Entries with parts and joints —
======
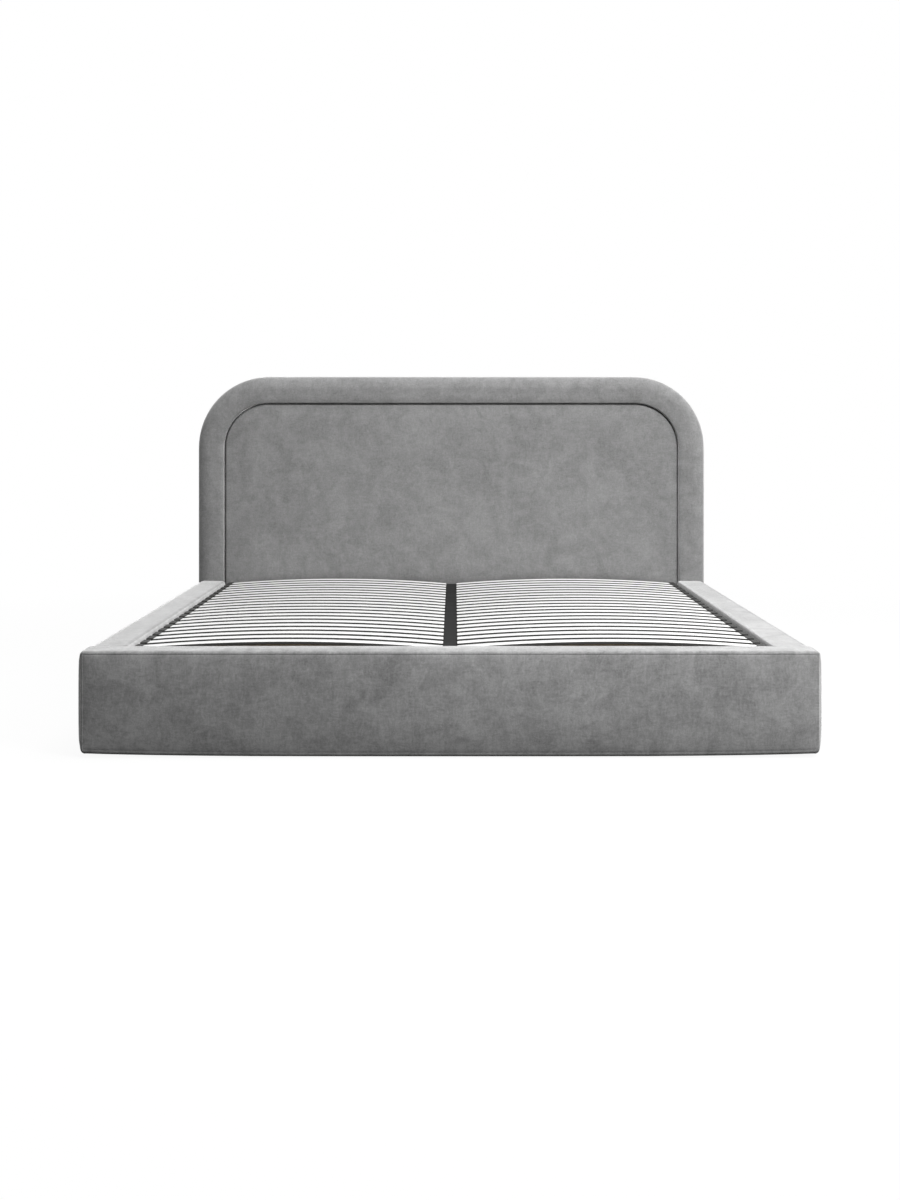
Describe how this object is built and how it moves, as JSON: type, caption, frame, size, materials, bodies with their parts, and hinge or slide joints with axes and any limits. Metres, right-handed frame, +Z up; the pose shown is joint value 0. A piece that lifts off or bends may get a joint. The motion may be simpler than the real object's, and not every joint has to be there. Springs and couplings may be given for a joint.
{
  "type": "upholstered bed",
  "caption": "Upholstered double bed with a padded arch headboard, padded rails, a lift-up slat base on gas struts and a storage box underneath.",
  "frame": {"origin": "on the floor, under the centre of the bed's outer box", "axes": "+X to the bed's right side as seen from its foot, +Y to the headboard, +Z up"},
  "size_m": [2.04, 2.225, 1.108],
  "materials": {
    "upholstery": "soft velvet over foam",
    "board": "raw chipboard",
    "batten": "planed pine",
    "floor_panel": "smooth hardboard",
    "steel": "dark powder coat",
    "birch": "pale pressed birch, satin",
    "strut_enamel": "black gloss enamel",
    "bright_rod": "polished"
  },
  "bodies": {
    "bed_base": {"headboard_board": "board", "headboard_border_pad": "upholstery", "headboard_centre_pad": "upholstery", "side_rail_board_left": "board", "side_rail_board_right": "board", "side_rail_pad_left": "upholstery", "side_rail_pad_right": "upholstery", "footboard_board": "board", "footboard_pad": "upholstery", "foot_cleat": "batten", "storage_floor": "floor_panel", "lift_bracket_left": "steel", "lift_bracket_right": "steel"},
    "slat_lift": {"slat_frame": "steel", "slat_left_01": "birch", "slat_left_02": "birch", "slat_left_03": "birch", "slat_left_04": "birch", "slat_left_05": "birch", "slat_left_06": "birch", "slat_left_07": "birch", "slat_left_08": "birch", "slat_left_09": "birch", "slat_left_10": "birch", "slat_left_11": "birch", "slat_left_12": "birch", "slat_left_13": "birch", "slat_left_14": "birch", "slat_left_15": "birch", "slat_left_16": "birch", "slat_left_17": "birch", "slat_left_18": "birch", "slat_left_19": "birch", "slat_left_20": "birch", "slat_left_21": "birch", "slat_right_01": "birch", "slat_right_02": "birch", "slat_right_03": "birch", "slat_right_04": "birch", "slat_right_05": "birch", "slat_right_06": "birch", "slat_right_07": "birch", "slat_right_08": "birch", "slat_right_09": "birch", "slat_right_10": "birch", "slat_right_11": "birch", "slat_right_12": "birch", "slat_right_13": "birch", "slat_right_14": "birch", "slat_right_15": "birch", "slat_right_16": "birch", "slat_right_17": "birch", "slat_right_18": "birch", "slat_right_19": "birch", "slat_right_20": "birch", "slat_right_21": "birch"},
    "left_cylinder": {"gas_cylinder_left": "strut_enamel"},
    "left_rod": {"gas_rod_left": "bright_rod"},
    "right_cylinder": {"gas_cylinder_right": "strut_enamel"},
    "right_rod": {"gas_rod_right": "bright_rod"}
  },
  "joints": [
    {"name": "frame_lift", "type": "hinge", "parent": "bed_base", "child": "slat_lift", "pos_m": [0, 0.9475, 0.2487], "axis": [-1, 0, 0], "range_deg": [0, 40]},
    {"name": "left_strut_swing", "type": "hinge", "parent": "bed_base", "child": "left_cylinder", "pos_m": [-0.885, 0.9475, 0.0887], "axis": [-1, 0, 0], "range_deg": [0, 33.5]},
    {"name": "left_rod_slide", "type": "slide", "parent": "left_cylinder", "child": "left_rod", "axis": [0, -0.9619, 0.2735], "range_m": [0, 0.093]},
    {"name": "right_strut_swing", "type": "hinge", "parent": "bed_base", "child": "right_cylinder", "pos_m": [0.885, 0.9475, 0.0887], "axis": [-1, 0, 0], "range_deg": [0, 33.5]},
    {"name": "right_rod_slide", "type": "slide", "parent": "right_cylinder", "child": "right_rod", "axis": [0, -0.9619, 0.2735], "range_m": [0, 0.093]}
  ],
  "couplings": [
    {"joint": "left_strut_swing", "follows": "frame_lift", "ratio": 0.835},
    {"joint": "left_rod_slide", "follows": "frame_lift", "m_per_rad": 0.1331},
    {"joint": "right_strut_swing", "follows": "frame_lift", "ratio": 0.835},
    {"joint": "right_rod_slide", "follows": "frame_lift", "m_per_rad": 0.1331}
  ]
}
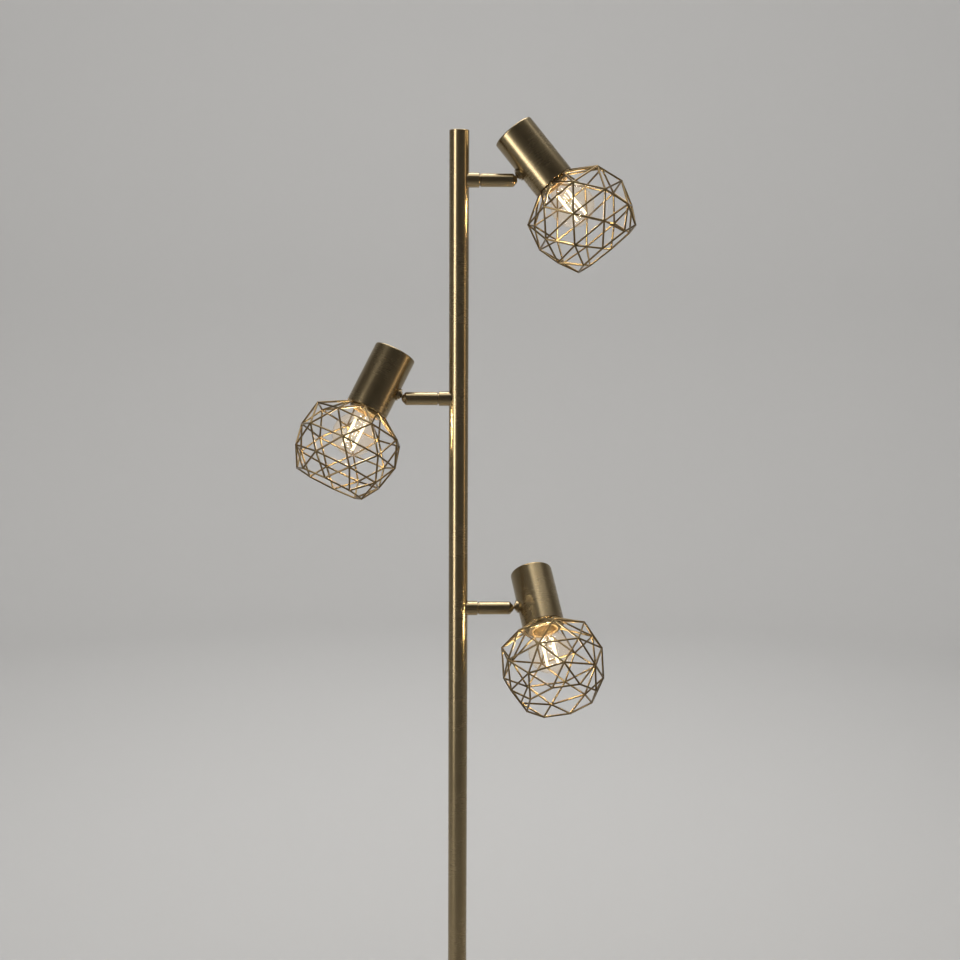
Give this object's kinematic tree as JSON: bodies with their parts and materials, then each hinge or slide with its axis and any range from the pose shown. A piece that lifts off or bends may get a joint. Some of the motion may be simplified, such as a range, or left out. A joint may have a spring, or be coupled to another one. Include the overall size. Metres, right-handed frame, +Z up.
{
  "type": "floor lamp",
  "caption": "Slim round pole on a flat disc base with spot heads on short side arms: closed cans with open faceted wire cages round clear globe bulbs.",
  "frame": {"origin": "centre of the base on the floor, on the pole's axis", "axes": "+Z up along the pole, +X along the top and bottom arms, +Y towards the cable inlet at the rear, so the front faces -Y"},
  "size_m": [0.3426, 0.2515, 1.5638],
  "materials": {
    "plated_metal": "satin antique brass plating on steel",
    "wire_metal": "satin antique brass plating on steel wire",
    "bright_metal": "bright brass plating",
    "iron": "painted black",
    "pad": "matt",
    "zinc": "zinc plated",
    "black_plastic": "matt",
    "nylon": "natural",
    "wiring": "smooth insulation",
    "cap_metal": "bright",
    "glass": "clear",
    "filament": "glowing"
  },
  "bodies": {
    "stand": {"arm_collar_1": "plated_metal", "arm_collar_2": "plated_metal", "arm_collar_3": "plated_metal", "base_cover": "plated_metal", "base_nipple": "zinc", "base_nut": "zinc", "base_pad": "pad", "base_washer": "zinc", "base_weight": "iron", "cable_gland": "black_plastic", "pole_cap": "plated_metal", "pole_coupler": "zinc", "pole_lower": "plated_metal", "pole_upper": "plated_metal", "swivel_screw_1": "zinc", "swivel_screw_2": "zinc", "swivel_screw_3": "zinc", "wire_trunk": "wiring"},
    "arm_1": {"arm_tube_1": "plated_metal", "joint_cup_1": "nylon"},
    "head_1": {"bulb_cap_1": "cap_metal", "bulb_filament_1": "filament", "bulb_glass_1": "glass", "cage_1": "wire_metal", "can_1": "plated_metal", "head_lead_1": "wiring", "holder_bracket_1": "zinc", "holder_nut_1": "zinc", "lampholder_1": "black_plastic", "neck_1": "plated_metal", "neck_washer_1": "bright_metal", "shade_ring_1": "black_plastic"},
    "arm_2": {"arm_tube_2": "plated_metal", "joint_cup_2": "nylon"},
    "head_2": {"bulb_cap_2": "cap_metal", "bulb_filament_2": "filament", "bulb_glass_2": "glass", "cage_2": "wire_metal", "can_2": "plated_metal", "head_lead_2": "wiring", "holder_bracket_2": "zinc", "holder_nut_2": "zinc", "lampholder_2": "black_plastic", "neck_2": "plated_metal", "neck_washer_2": "bright_metal", "shade_ring_2": "black_plastic"},
    "arm_3": {"arm_tube_3": "plated_metal", "joint_cup_3": "nylon"},
    "head_3": {"bulb_cap_3": "cap_metal", "bulb_filament_3": "filament", "bulb_glass_3": "glass", "cage_3": "wire_metal", "can_3": "plated_metal", "head_lead_3": "wiring", "holder_bracket_3": "zinc", "holder_nut_3": "zinc", "lampholder_3": "black_plastic", "neck_3": "plated_metal", "neck_washer_3": "bright_metal", "shade_ring_3": "black_plastic"}
  },
  "joints": [
    {"name": "arm_swivel_1", "type": "hinge", "parent": "stand", "child": "arm_1", "pos_m": [0.0214, 0, 1.501], "axis": [1, 0, 0], "range_deg": [-155, 175]},
    {"name": "head_tilt_1", "type": "hinge", "parent": "arm_1", "child": "head_1", "pos_m": [0.053, 0, 1.501], "axis": [0, -0.9848, 0.1736], "range_deg": [-50.5, 2.5]},
    {"name": "arm_swivel_2", "type": "hinge", "parent": "stand", "child": "arm_2", "pos_m": [-0.0214, 0, 1.281], "axis": [-1, 0, 0], "range_deg": [-181, 149]},
    {"name": "head_tilt_2", "type": "hinge", "parent": "arm_2", "child": "head_2", "pos_m": [-0.053, 0, 1.281], "axis": [0, 0.9613, -0.2756], "range_deg": [-38, 15]},
    {"name": "arm_swivel_3", "type": "hinge", "parent": "stand", "child": "arm_3", "pos_m": [0.0214, 0, 1.061], "axis": [1, 0, 0], "range_deg": [-123, 207]},
    {"name": "head_tilt_3", "type": "hinge", "parent": "arm_3", "child": "head_3", "pos_m": [0.053, 0, 1.061], "axis": [0, -0.7431, 0.6691], "range_deg": [-21.5, 31.5]}
  ]
}
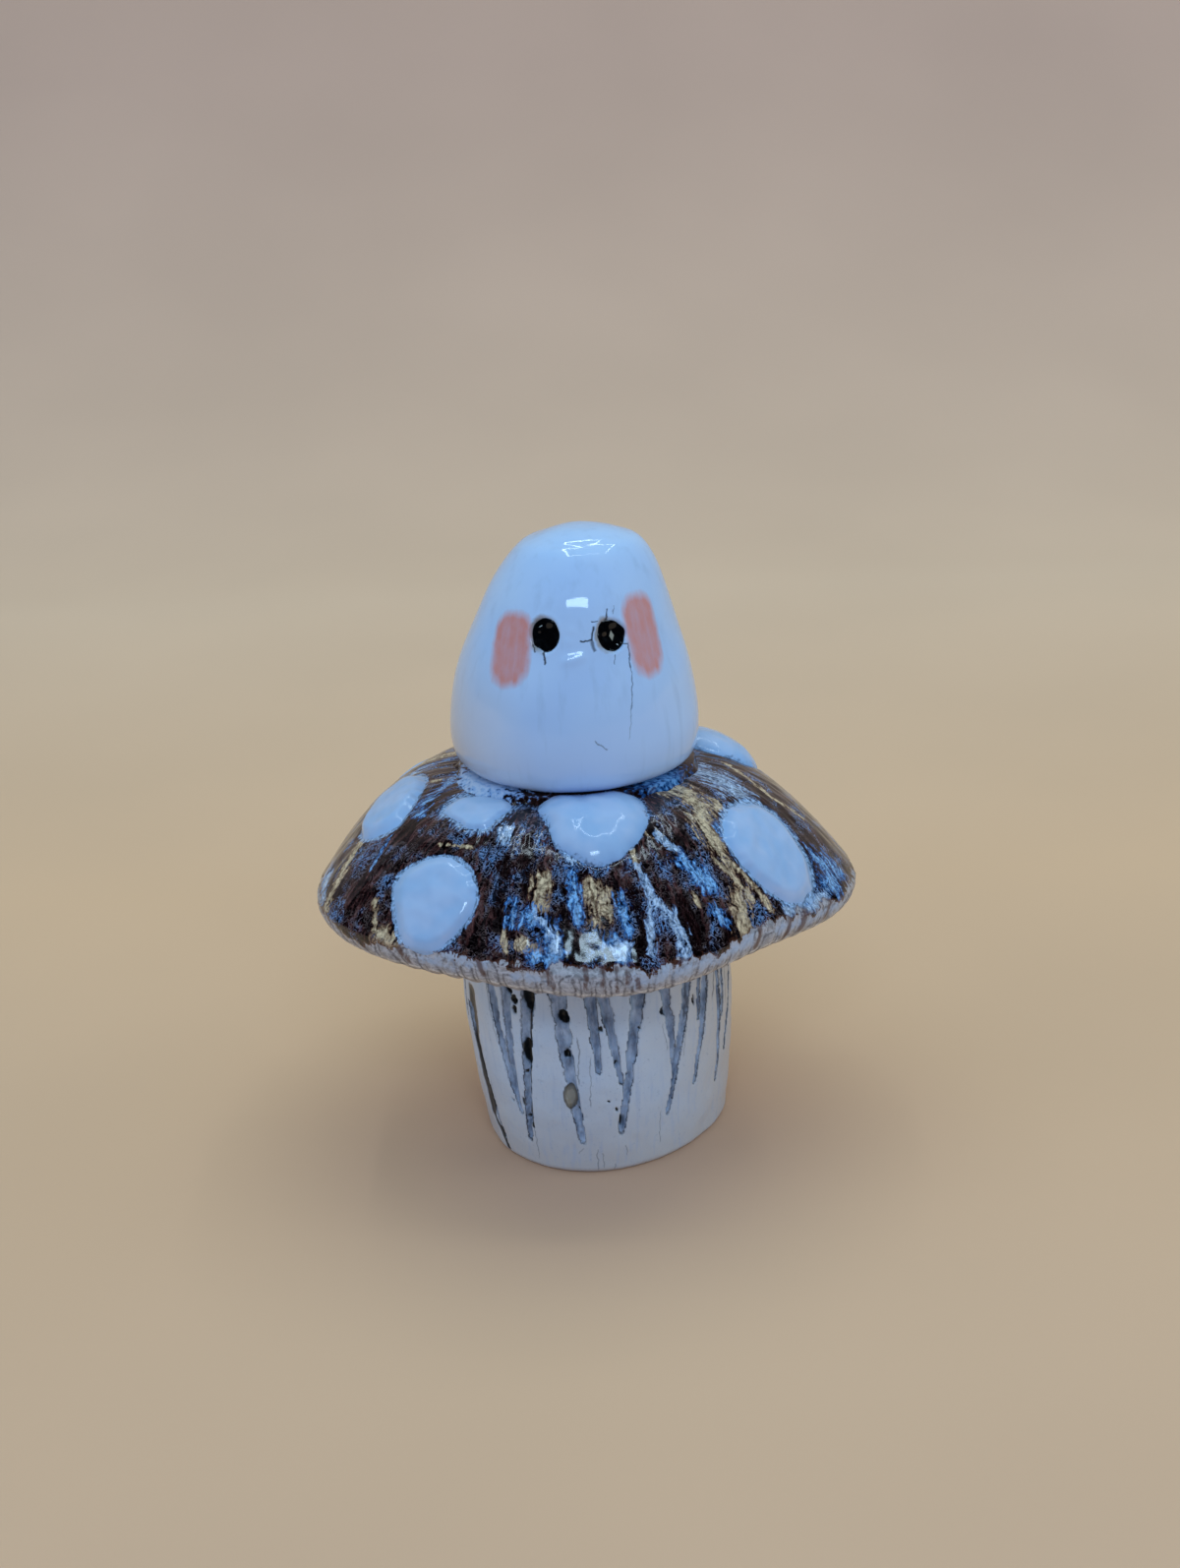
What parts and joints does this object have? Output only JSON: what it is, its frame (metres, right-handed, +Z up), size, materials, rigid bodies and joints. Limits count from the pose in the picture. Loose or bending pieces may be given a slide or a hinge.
======
Aim — For this exercise, gather every line of the data that contains the word "from".

Answer to this problem —
  "frame": {"origin": "on the floor, under the centre of the bed's outer box", "axes": "+X to the bed's right side as seen from its foot, +Y to the headboard, +Z up"},
Give this object's kinematic tree as JSON: bodies with their parts and materials, then each hinge or slide with its axis and any range from the pose shown. A piece that lifts off or bends may get a joint. Some of the motion may be simplified, such as a range, or left out. A joint may have a spring, or be coupled to another one. Include the overall size. Metres, right-handed frame, +Z up.
What parts and joints does this object have? Output only JSON: what it is, its frame (metres, right-handed, +Z up), size, materials, rigid bodies and joints. Limits count from the pose in the picture. Loose or bending pieces may be given a slide or a hinge.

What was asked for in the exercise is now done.